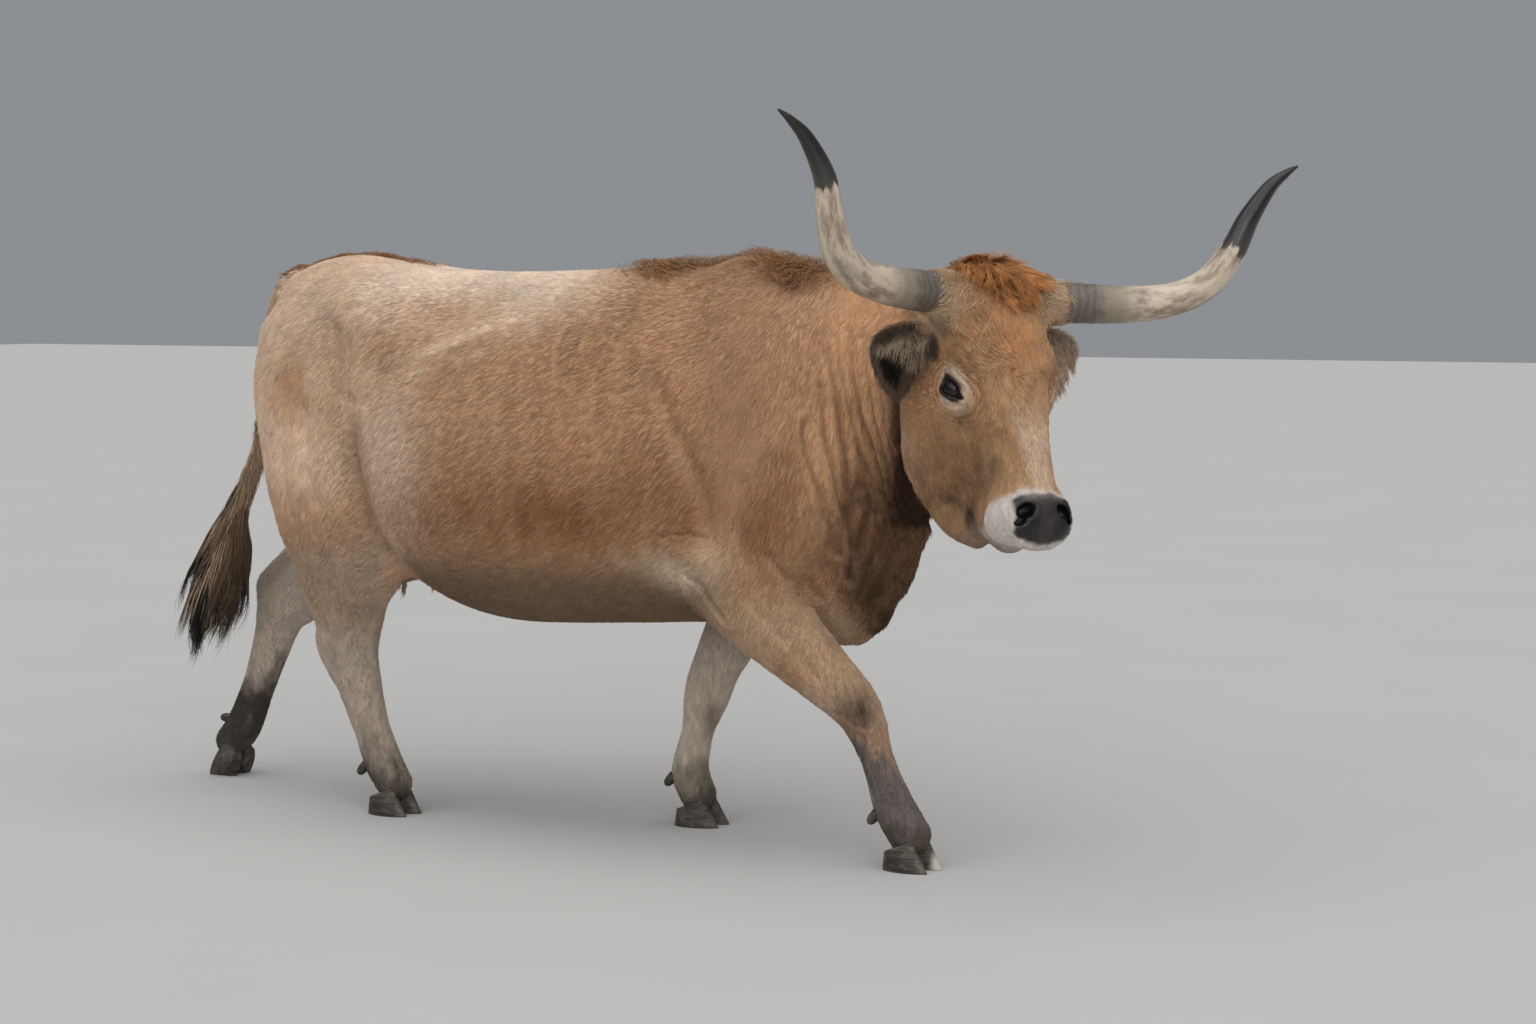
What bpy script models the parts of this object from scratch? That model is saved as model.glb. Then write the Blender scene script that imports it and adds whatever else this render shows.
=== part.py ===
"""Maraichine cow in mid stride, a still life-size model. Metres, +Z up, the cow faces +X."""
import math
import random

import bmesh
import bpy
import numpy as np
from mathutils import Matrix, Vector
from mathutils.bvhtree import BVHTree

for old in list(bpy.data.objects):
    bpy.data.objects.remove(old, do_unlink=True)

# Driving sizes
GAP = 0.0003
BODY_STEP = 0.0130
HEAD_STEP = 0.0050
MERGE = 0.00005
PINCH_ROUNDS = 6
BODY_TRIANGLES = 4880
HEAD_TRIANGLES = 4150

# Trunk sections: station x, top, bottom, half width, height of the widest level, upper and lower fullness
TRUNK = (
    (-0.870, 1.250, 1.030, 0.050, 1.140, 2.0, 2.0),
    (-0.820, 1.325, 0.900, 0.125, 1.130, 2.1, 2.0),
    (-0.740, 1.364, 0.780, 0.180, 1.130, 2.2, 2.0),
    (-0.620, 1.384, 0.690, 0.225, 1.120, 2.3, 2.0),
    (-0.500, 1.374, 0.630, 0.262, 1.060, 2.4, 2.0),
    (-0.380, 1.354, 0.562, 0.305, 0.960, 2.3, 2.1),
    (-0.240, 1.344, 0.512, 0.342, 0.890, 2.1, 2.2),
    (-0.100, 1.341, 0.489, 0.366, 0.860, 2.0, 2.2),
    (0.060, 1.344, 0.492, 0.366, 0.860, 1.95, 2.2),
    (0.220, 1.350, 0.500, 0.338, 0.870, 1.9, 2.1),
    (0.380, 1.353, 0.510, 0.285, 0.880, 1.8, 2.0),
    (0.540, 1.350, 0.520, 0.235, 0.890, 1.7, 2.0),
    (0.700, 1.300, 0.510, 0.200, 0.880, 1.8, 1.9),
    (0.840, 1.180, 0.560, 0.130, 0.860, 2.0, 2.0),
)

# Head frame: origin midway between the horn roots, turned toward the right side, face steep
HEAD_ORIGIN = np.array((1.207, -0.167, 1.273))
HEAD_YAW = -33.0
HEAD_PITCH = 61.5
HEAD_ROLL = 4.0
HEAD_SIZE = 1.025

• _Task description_
Count the lines that hold the string "model", and reply with that number alone.

• _Solution to this task_
2